**Exercise prompt**
Extract each line holding the word "bending" from the entries.

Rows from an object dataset

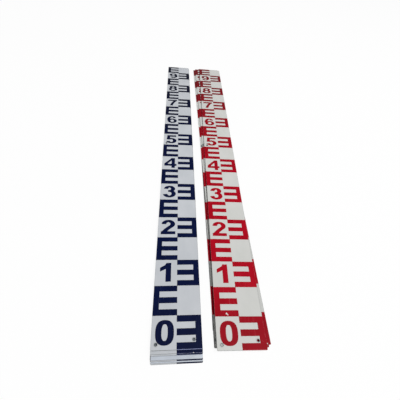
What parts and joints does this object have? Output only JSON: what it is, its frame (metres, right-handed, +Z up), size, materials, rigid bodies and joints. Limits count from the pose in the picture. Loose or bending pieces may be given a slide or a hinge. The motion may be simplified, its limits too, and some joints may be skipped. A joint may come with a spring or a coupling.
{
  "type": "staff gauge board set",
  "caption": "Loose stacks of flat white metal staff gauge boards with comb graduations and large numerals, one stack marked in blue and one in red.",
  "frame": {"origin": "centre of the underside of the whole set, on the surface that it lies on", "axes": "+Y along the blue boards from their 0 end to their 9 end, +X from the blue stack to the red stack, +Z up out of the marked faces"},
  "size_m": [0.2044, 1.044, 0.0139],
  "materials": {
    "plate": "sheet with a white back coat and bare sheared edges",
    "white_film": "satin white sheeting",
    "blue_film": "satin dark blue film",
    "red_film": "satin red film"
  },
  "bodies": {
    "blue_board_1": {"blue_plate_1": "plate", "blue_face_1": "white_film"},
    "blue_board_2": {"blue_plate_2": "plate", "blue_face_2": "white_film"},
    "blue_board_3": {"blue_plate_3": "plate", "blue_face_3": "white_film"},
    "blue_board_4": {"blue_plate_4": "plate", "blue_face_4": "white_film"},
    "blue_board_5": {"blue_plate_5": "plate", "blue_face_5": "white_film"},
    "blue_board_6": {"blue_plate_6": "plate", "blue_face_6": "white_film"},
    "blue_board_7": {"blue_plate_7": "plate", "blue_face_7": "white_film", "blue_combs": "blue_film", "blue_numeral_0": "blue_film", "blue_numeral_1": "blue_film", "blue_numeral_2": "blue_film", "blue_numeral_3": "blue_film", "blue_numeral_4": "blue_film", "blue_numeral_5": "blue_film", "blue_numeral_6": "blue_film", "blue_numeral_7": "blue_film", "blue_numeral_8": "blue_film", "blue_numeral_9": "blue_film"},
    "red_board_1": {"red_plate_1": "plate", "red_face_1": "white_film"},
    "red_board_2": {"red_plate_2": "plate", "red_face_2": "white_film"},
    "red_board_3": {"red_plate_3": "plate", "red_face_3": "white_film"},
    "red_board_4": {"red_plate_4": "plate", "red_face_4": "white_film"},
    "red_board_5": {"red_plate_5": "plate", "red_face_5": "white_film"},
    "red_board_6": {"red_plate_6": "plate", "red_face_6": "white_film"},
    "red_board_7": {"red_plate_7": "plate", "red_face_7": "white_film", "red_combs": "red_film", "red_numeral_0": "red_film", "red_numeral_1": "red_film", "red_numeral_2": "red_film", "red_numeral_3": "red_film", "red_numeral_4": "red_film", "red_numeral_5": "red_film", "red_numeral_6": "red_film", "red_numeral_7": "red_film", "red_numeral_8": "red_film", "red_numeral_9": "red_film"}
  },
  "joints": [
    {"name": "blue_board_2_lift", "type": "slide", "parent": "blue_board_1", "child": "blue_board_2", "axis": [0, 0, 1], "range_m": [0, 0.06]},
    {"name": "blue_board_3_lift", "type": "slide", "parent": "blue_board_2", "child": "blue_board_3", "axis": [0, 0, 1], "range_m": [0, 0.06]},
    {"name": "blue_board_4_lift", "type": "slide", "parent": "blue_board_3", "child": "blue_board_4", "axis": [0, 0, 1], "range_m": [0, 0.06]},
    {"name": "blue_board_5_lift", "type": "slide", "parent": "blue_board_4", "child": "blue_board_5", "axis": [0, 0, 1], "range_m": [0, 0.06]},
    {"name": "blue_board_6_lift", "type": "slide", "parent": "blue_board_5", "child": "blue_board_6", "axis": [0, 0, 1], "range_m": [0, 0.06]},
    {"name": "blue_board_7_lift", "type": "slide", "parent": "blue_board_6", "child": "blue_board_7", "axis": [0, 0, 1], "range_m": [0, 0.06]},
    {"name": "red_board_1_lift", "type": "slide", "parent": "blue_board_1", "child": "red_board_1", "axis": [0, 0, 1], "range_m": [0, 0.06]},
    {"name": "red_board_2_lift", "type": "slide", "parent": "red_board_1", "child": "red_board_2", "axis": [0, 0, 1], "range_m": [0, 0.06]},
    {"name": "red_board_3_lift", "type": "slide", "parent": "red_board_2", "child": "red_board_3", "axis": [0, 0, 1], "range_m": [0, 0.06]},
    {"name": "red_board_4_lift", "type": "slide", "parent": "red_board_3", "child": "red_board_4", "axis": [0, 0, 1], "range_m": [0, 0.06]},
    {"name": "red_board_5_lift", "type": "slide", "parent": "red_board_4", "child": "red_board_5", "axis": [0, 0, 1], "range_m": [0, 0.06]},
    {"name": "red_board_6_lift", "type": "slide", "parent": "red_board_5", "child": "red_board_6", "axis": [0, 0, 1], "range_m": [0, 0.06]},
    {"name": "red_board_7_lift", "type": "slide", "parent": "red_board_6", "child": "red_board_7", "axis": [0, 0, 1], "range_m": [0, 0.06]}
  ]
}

==

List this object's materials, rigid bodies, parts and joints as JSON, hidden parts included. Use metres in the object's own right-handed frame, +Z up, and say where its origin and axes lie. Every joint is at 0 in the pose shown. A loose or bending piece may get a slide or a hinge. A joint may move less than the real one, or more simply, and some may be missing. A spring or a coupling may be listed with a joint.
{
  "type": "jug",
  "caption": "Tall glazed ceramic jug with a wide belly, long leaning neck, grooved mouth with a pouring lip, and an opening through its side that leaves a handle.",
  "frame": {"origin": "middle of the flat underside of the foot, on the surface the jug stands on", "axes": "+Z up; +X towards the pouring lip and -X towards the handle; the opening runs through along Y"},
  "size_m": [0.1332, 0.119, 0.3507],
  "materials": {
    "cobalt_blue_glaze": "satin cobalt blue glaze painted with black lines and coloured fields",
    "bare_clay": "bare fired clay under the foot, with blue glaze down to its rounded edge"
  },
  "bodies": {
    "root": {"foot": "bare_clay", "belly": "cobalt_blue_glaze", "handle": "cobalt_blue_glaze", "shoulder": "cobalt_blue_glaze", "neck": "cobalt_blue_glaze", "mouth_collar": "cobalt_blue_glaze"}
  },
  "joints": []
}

**Task output**
What parts and joints does this object have? Output only JSON: what it is, its frame (metres, right-handed, +Z up), size, materials, rigid bodies and joints. Limits count from the pose in the picture. Loose or bending pieces may be given a slide or a hinge. The motion may be simplified, its limits too, and some joints may be skipped. A joint may come with a spring or a coupling.
List this object's materials, rigid bodies, parts and joints as JSON, hidden parts included. Use metres in the object's own right-handed frame, +Z up, and say where its origin and axes lie. Every joint is at 0 in the pose shown. A loose or bending piece may get a slide or a hinge. A joint may move less than the real one, or more simply, and some may be missing. A spring or a coupling may be listed with a joint.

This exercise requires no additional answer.